About the Library
The Mercantile Library occupies the 11th and part of the 12th stories of The Mercantile Library Building in the heart of downtown Cincinnati and is one of nearly two-dozen surviving membership libraries in the United States. Since 1835, The Mercantile Library has continuously sought out dynamic lecturers and speakers, experts on a wide array of subjects—politics, art, literature, science, religion and more.
The collection contains over 80,000 volumes and covers a broad range of subjects, including contemporary fiction, non-fiction, classics, history, poetry, travel, and more.
In 1835 a group of young Cincinnati merchants started a library. They pooled their resources, books, and talents. Together, they prospered. The library grew. It collected works of art and hosted speakers and authors, including Herman Melville, Ralph Waldo Emerson, and Harriet Beecher Stowe. The Mercantile Library flourished as a cultural, intellectual, and literary center of its region. Following its destruction by fire in 1845, members of the library collected $10,000 to rebuild. In exchange they were granted a 10,000-year lease to its present site, 414 Walnut Street, where it lives today on the 11th and 12th floors of the Beaux-Arts Mercantile Library Building. As the library approaches 200 years, it continues to connect people with ideas through books, speakers, authors, and discussion groups, cultivating dialogue and debate. Today it is a place where readers, writers, artists, students, professionals, and creatives connect, work, and play.
At about 90,000 volumes, the Mercantile Library’s book collection covers a broad spectrum of works and subjects. It reflects 180 years of organic growth reflecting shifting interests, tastes, and influences. In the beginning, books were selected for their educational value by the merchants and clerks who sought reliable information and to supplement a lack of formal education. The First Catalog case, housed in the 12th story Lecture Hall, contains books that were part of the library’s first purchase and have survived two fires. Their spines offer a cross-section of early reading interests: titles seen to foster intellectual growth, works on philosophy, political theory, history, the classics, and biography.
Since 1835, The Mercantile Library has continuously sought out dynamic lecturers and speakers, experts on a wide array of subjects—politics, art, literature, science, religion, music and more. Ralph Waldo Emerson, Herman Melville, Harriet Beecher Stowe, Rabbi Isaac Wise, John Updike, David Halberstam, Seamus Heaney, Salman Rushdie, Robert Caro, David Brooks, Michelle Alexander, Julia Child, Sandra Cisneros, Doris Kearns Goodwin, and Claudia Rankine are just some of the lecturers hosted by the Mercantile.

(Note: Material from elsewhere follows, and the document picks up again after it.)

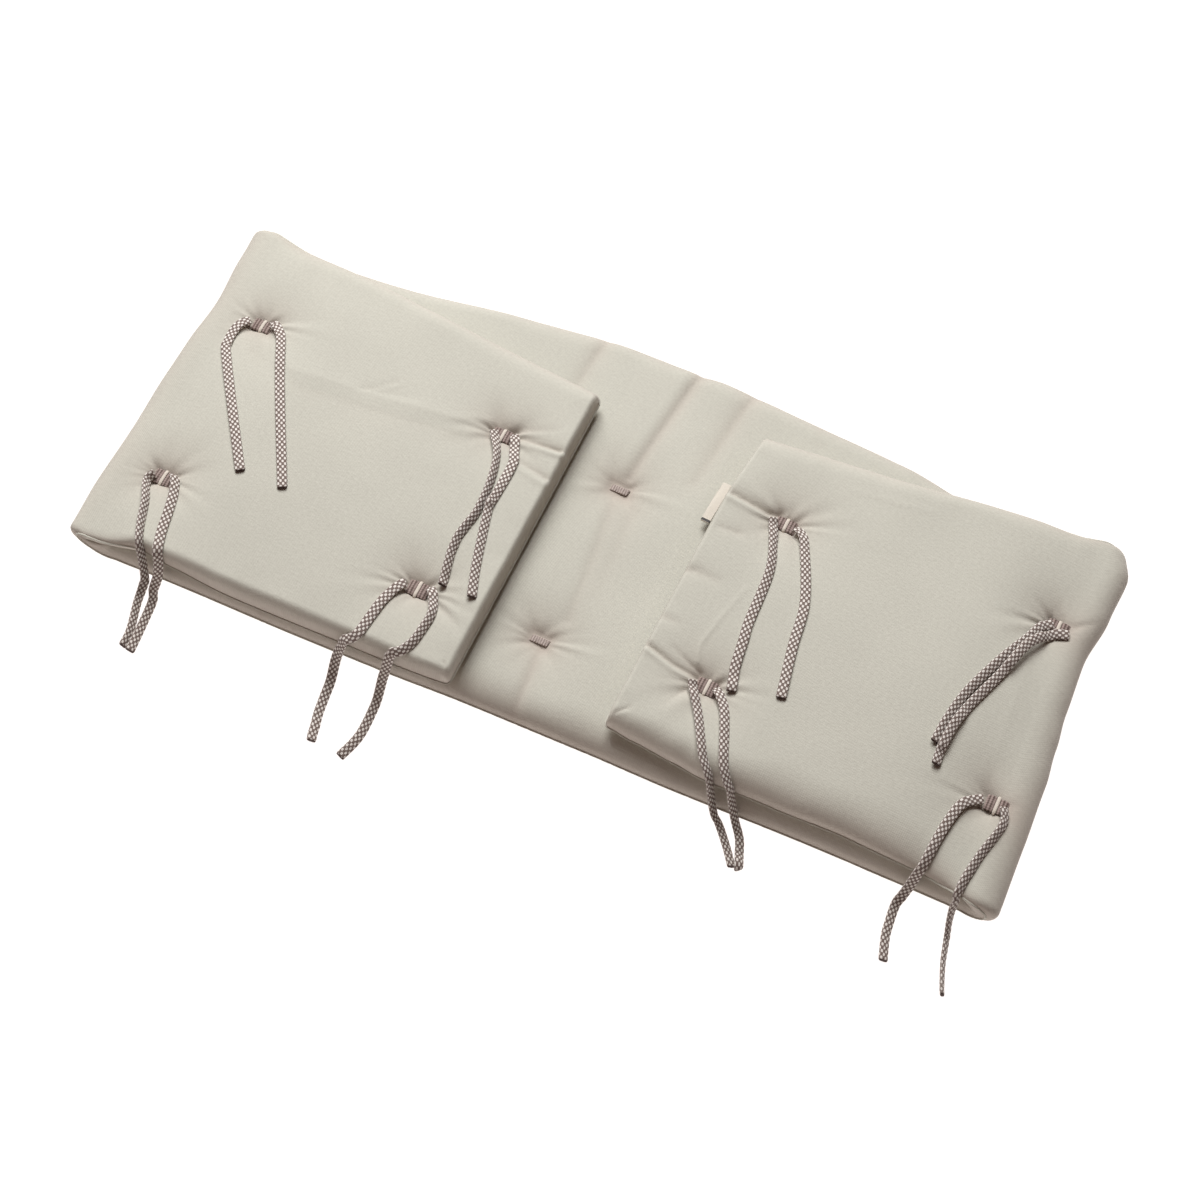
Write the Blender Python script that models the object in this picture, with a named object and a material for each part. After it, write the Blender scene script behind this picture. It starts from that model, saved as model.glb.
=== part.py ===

In 2017 we hosted Greg Hand, Josh Ritter, Nathan Hill, Ken Adelman, Amanda Dameron, Wesley Lowery, Chuck Klosterman, and R.T. Rybak. As of July 2018, the lineup has included Molly Wellmann, Steve Earle, Susan Orlean, Melissa Clark, Colson Whitehead, and Liza Mundy.
The Library’s Signature Events are annual lectures, each around a recurring theme. Free admission to Signature Events for Mercantile Library members is made possible by The George and Margaret McLane Foundation with additional support from the Scripps Howard Foundation.
Since 1835, The Mercantile Library has offered diverse and varied events. Today programs range from dynamic lecturers and speakers, experts on a wide array of subjects—politics, art, literature, science, religion– to yoga (for members), discussion groups, vocal and music performances, Writers’ Nights, and much, much more.